[SET PROBLEM]
Copy out the entries below precisely; nothing is to be omitted.

[DATA FOR PROCESSING]
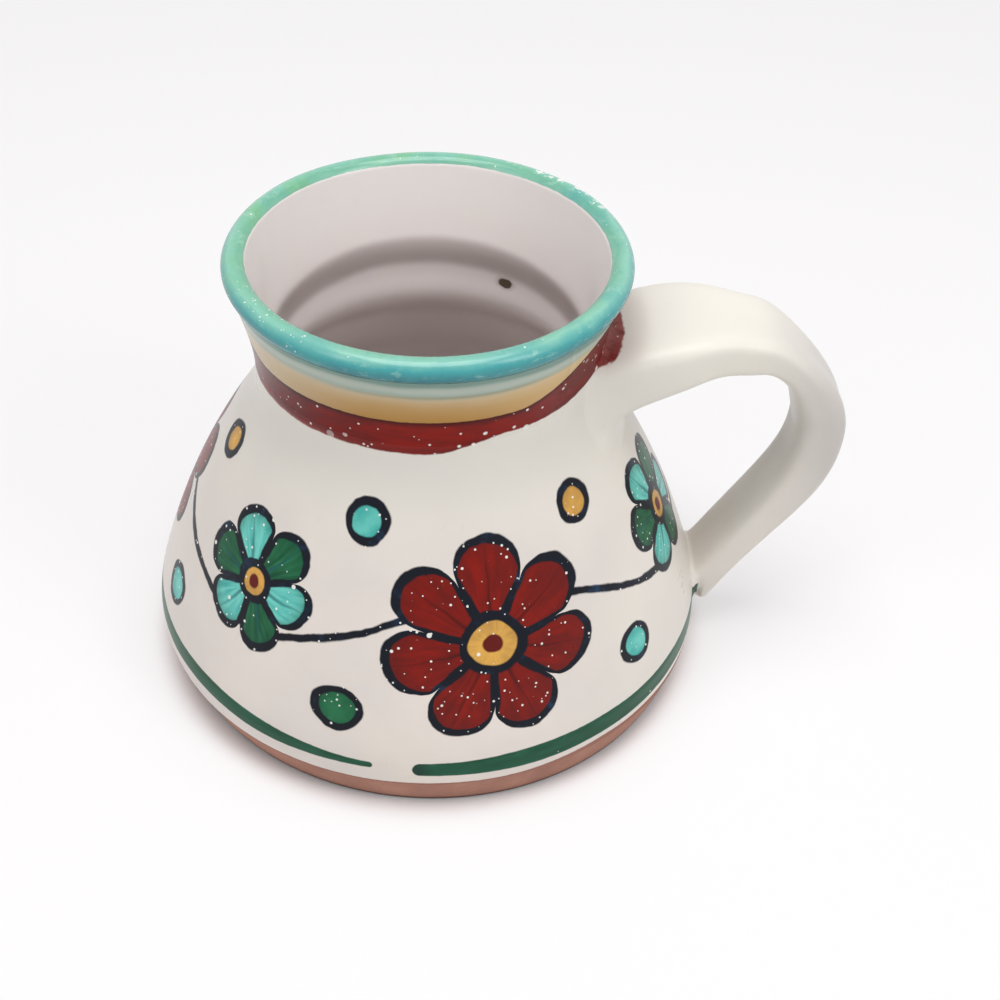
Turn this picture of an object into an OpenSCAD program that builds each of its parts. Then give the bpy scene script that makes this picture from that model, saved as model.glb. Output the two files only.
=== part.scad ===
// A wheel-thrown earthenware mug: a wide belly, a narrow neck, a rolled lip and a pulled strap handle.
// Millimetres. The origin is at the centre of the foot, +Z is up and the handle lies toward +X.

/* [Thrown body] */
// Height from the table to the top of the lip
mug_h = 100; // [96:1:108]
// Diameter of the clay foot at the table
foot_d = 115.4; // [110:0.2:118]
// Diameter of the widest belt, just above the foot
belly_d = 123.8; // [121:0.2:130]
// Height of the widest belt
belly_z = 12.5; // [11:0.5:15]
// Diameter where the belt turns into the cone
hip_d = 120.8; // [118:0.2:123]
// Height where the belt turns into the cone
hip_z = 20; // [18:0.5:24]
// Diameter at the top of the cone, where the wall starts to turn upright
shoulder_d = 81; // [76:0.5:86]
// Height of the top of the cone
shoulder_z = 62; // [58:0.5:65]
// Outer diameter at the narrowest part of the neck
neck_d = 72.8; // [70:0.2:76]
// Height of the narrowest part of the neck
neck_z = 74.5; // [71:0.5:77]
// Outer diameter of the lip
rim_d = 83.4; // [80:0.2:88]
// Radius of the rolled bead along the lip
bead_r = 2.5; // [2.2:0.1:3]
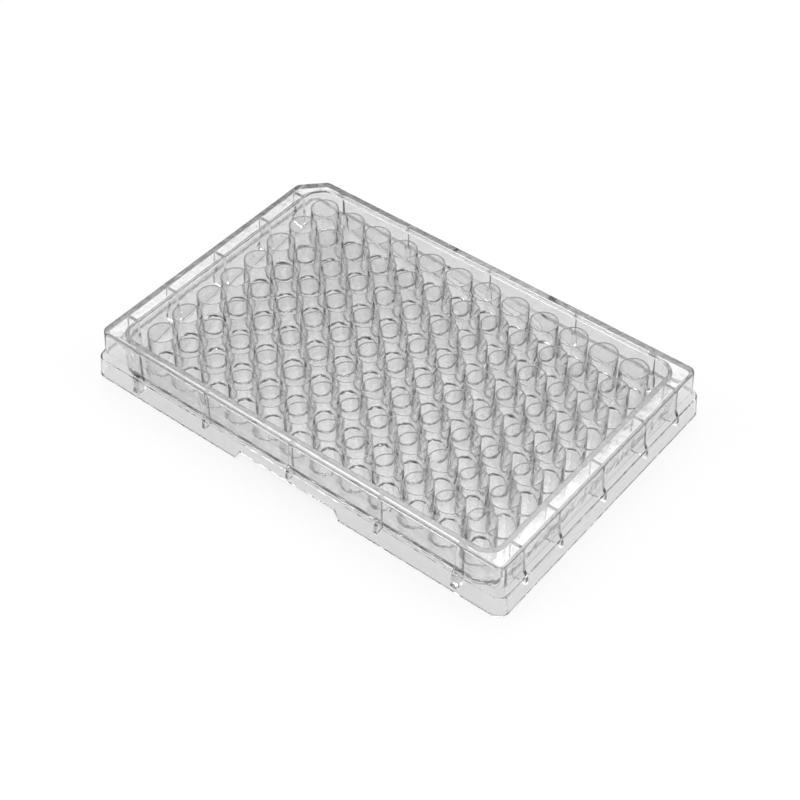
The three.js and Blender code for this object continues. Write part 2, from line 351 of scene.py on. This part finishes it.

[WRITTEN REPLY]
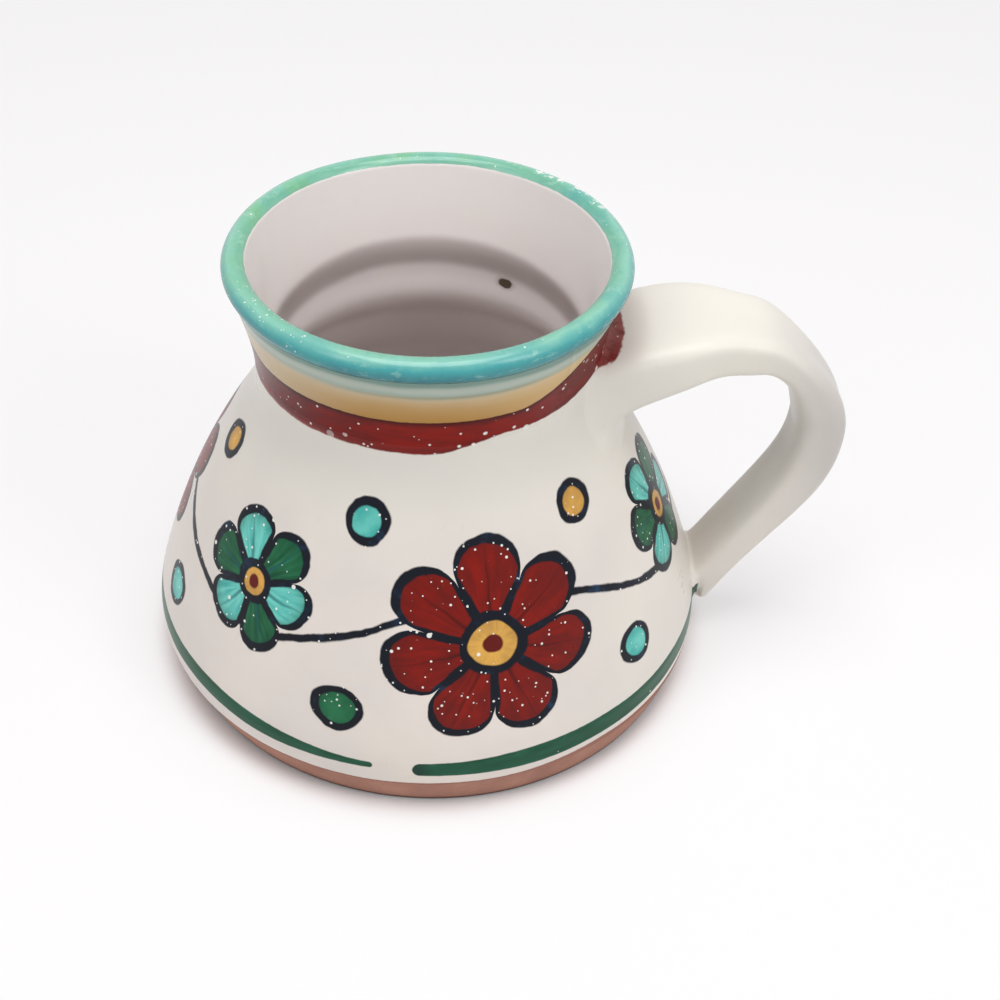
Turn this picture of an object into an OpenSCAD program that builds each of its parts. Then give the bpy scene script that makes this picture from that model, saved as model.glb. Output the two files only.
=== part.scad ===
// A wheel-thrown earthenware mug: a wide belly, a narrow neck, a rolled lip and a pulled strap handle.
// Millimetres. The origin is at the centre of the foot, +Z is up and the handle lies toward +X.

/* [Thrown body] */
// Height from the table to the top of the lip
mug_h = 100; // [96:1:108]
// Diameter of the clay foot at the table
foot_d = 115.4; // [110:0.2:118]
// Diameter of the widest belt, just above the foot
belly_d = 123.8; // [121:0.2:130]
// Height of the widest belt
belly_z = 12.5; // [11:0.5:15]
// Diameter where the belt turns into the cone
hip_d = 120.8; // [118:0.2:123]
// Height where the belt turns into the cone
hip_z = 20; // [18:0.5:24]
// Diameter at the top of the cone, where the wall starts to turn upright
shoulder_d = 81; // [76:0.5:86]
// Height of the top of the cone
shoulder_z = 62; // [58:0.5:65]
// Outer diameter at the narrowest part of the neck
neck_d = 72.8; // [70:0.2:76]
// Height of the narrowest part of the neck
neck_z = 74.5; // [71:0.5:77]
// Outer diameter of the lip
rim_d = 83.4; // [80:0.2:88]
// Radius of the rolled bead along the lip
bead_r = 2.5; // [2.2:0.1:3]
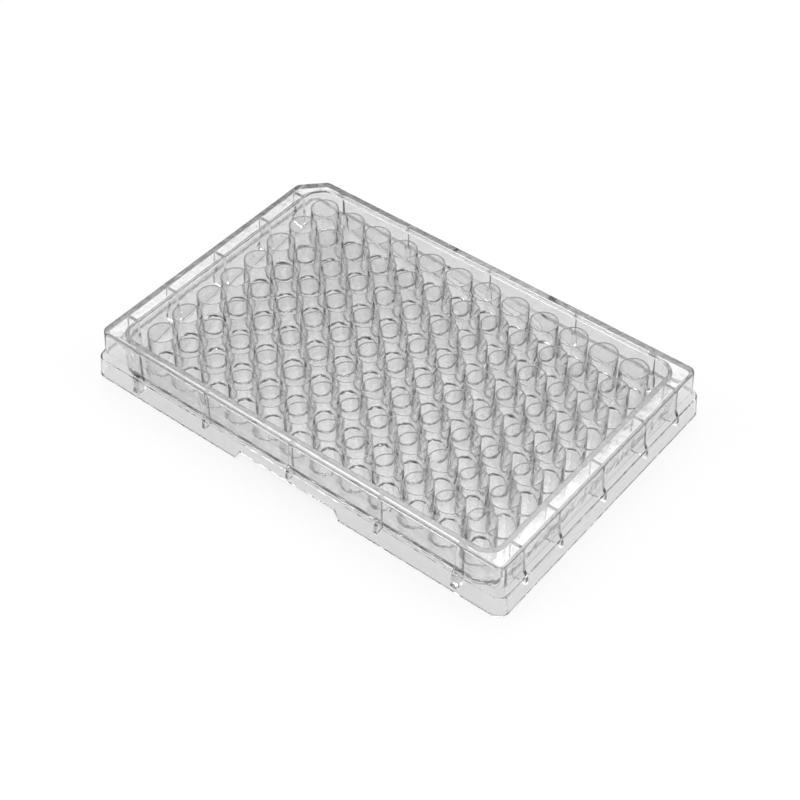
The three.js and Blender code for this object continues. Write part 2, from line 351 of scene.py on. This part finishes it.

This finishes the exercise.